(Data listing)
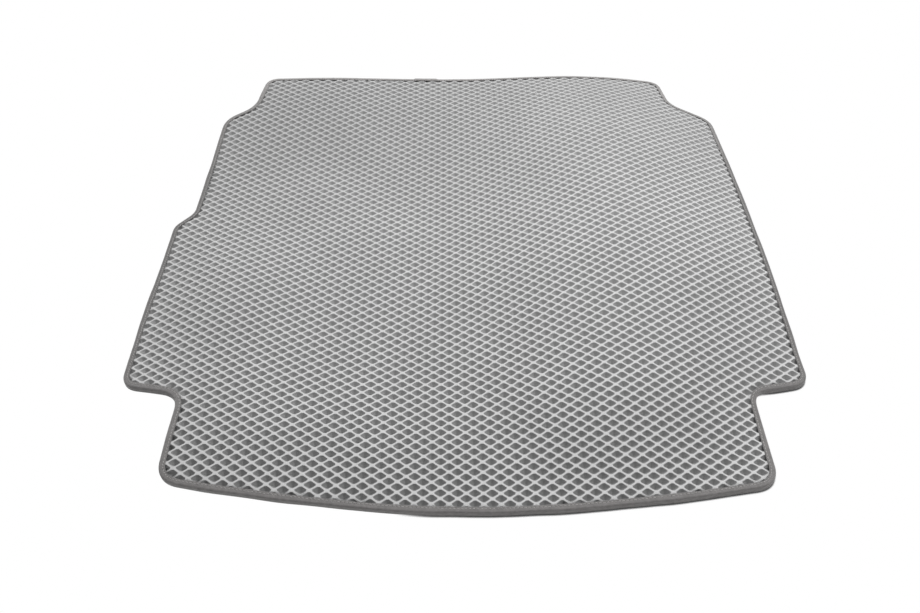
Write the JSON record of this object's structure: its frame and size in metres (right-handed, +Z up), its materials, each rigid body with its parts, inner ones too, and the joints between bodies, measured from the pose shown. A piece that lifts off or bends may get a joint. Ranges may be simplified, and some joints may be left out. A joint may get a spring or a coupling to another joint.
{
  "type": "car boot liner",
  "caption": "Flexible foam liner for a car boot floor: diamond cells in its top hold water and grit, and a folded fabric tape is sewn round its edge.",
  "frame": {"origin": "under the middle of the liner, on the level floor it lies on", "axes": "+X across the boot to the right as seen from the bumper, +Y from the bumper end to the seat end, +Z up"},
  "size_m": [0.9774, 1.0024, 0.0568],
  "materials": {
    "foam": "matt light grey moulded closed cell foam",
    "tape": "woven mid grey edging tape",
    "thread": "grey spun thread"
  },
  "bodies": {
    "root": {"cell_sheet": "foam", "edge_tape": "tape", "seam_thread": "thread"}
  },
  "joints": []
}
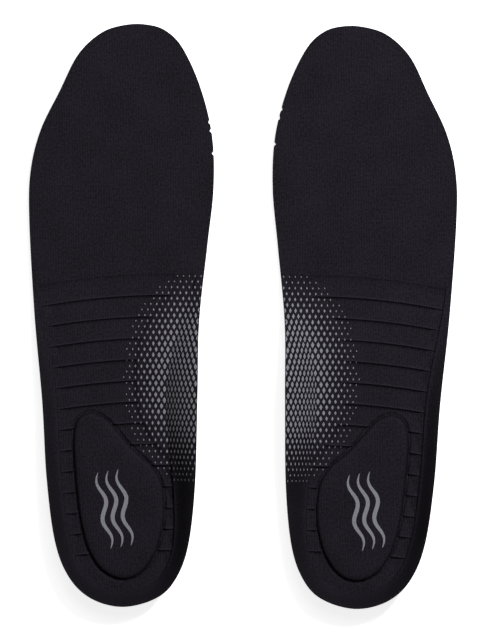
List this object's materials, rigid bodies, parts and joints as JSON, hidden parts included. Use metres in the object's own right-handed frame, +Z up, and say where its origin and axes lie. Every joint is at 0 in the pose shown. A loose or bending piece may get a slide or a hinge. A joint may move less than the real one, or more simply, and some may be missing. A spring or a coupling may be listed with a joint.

STATED GOAL: Reproduce each line of the material above precisely.

FINISHED TASK:
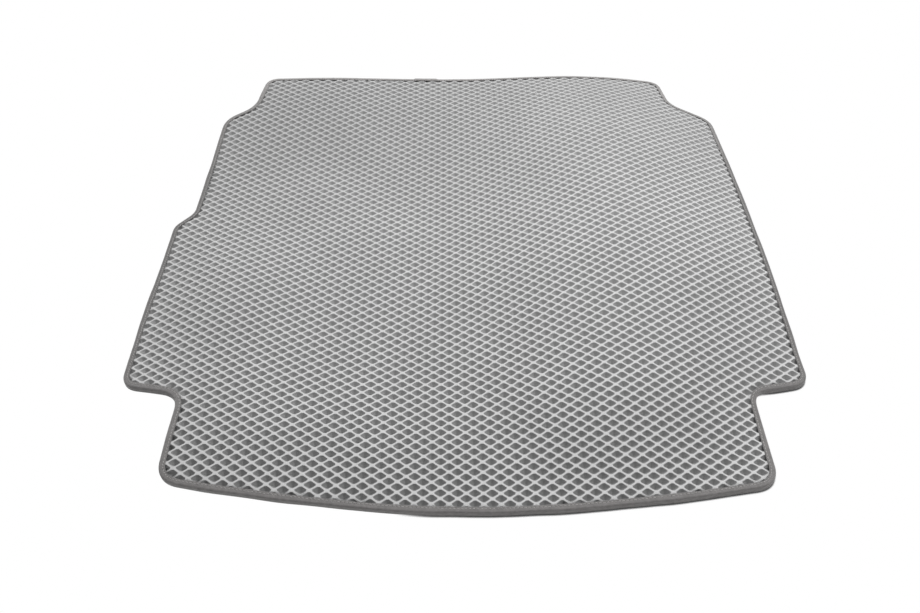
Write the JSON record of this object's structure: its frame and size in metres (right-handed, +Z up), its materials, each rigid body with its parts, inner ones too, and the joints between bodies, measured from the pose shown. A piece that lifts off or bends may get a joint. Ranges may be simplified, and some joints may be left out. A joint may get a spring or a coupling to another joint.
{
  "type": "car boot liner",
  "caption": "Flexible foam liner for a car boot floor: diamond cells in its top hold water and grit, and a folded fabric tape is sewn round its edge.",
  "frame": {"origin": "under the middle of the liner, on the level floor it lies on", "axes": "+X across the boot to the right as seen from the bumper, +Y from the bumper end to the seat end, +Z up"},
  "size_m": [0.9774, 1.0024, 0.0568],
  "materials": {
    "foam": "matt light grey moulded closed cell foam",
    "tape": "woven mid grey edging tape",
    "thread": "grey spun thread"
  },
  "bodies": {
    "root": {"cell_sheet": "foam", "edge_tape": "tape", "seam_thread": "thread"}
  },
  "joints": []
}
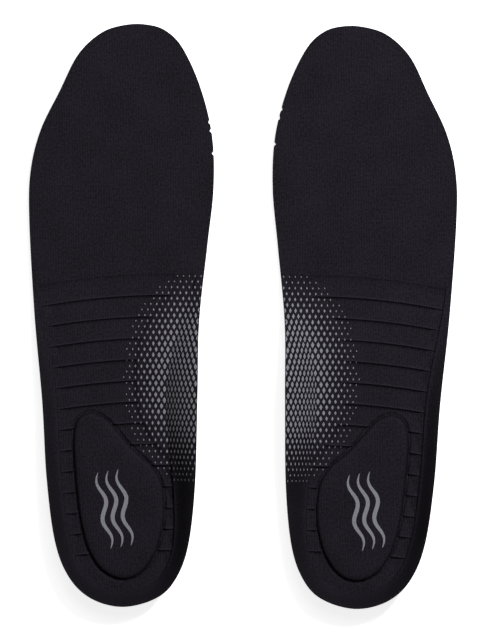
List this object's materials, rigid bodies, parts and joints as JSON, hidden parts included. Use metres in the object's own right-handed frame, +Z up, and say where its origin and axes lie. Every joint is at 0 in the pose shown. A loose or bending piece may get a slide or a hinge. A joint may move less than the real one, or more simply, and some may be missing. A spring or a coupling may be listed with a joint.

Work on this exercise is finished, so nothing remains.